I had entirely forgotten a great deal from my last viewing of Fire Walk. Two especially powerful moments stand out: Ronette's prayer in the train car, and this exchange between Laura and James not long before her murder:
James: What's wrong with us? We have everything.
Laura: Everything but everything.
That seems a fitting summary of what's happened to Western civilization over the past century or so. And particularly so for Americans of Lynch's generation, and mine. I've wondered if Lynch's work will always appeal more to those of us who recall the pre-sexual-revolution, pre-Sixties culture of the U.S. But I do know of at least one person born in the '70s who likes it as much as I do.
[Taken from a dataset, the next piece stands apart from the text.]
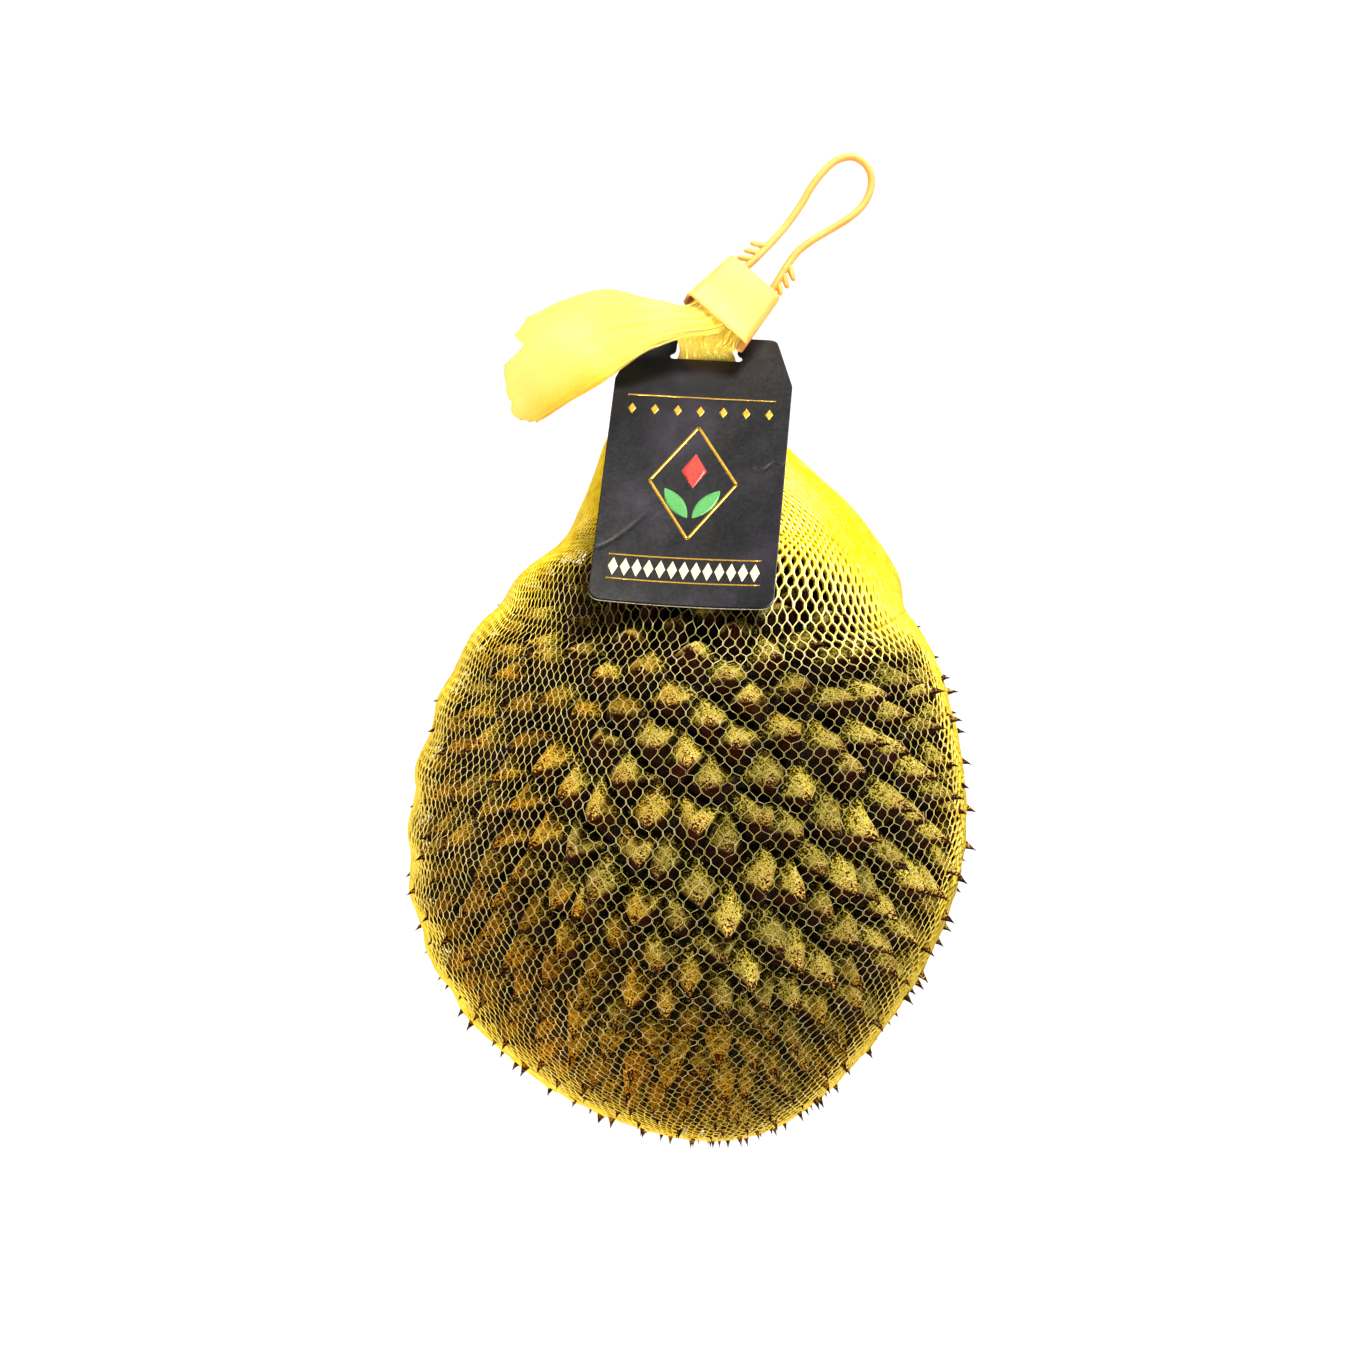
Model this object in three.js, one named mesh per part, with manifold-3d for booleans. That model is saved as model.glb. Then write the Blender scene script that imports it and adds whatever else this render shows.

I noticed two very small things that are very interesting in light of Twin Peaks: The Return. In an early scene, when the mysterious FBI agent Phillip Jeffries (David Bowie with a bad southern accent) appears and delivers a strange rant, he says "I'm not going to talk about Judy." And one of the young people, maybe Donna, says "Laura's mother is kind of spooky," or something like that. Did Lynch already have in mind that there was an evil entity called Judy associated with Laura's mother, or did he develop that idea after the fact, and take the name from that seemingly insignificant bit in the movie?
I guess I'll finish out the second series, though I agree with what seems to be the nearly universal view that the show deteriorates. And watch The Return again?...I don't know...I guess. What I'd really like to see is Twin Peaks: The Missing Pieces, ninety minutes worth of footage that didn't make it into Fire Walk. But it doesn't seem to be available at the moment, either on DVD or streaming.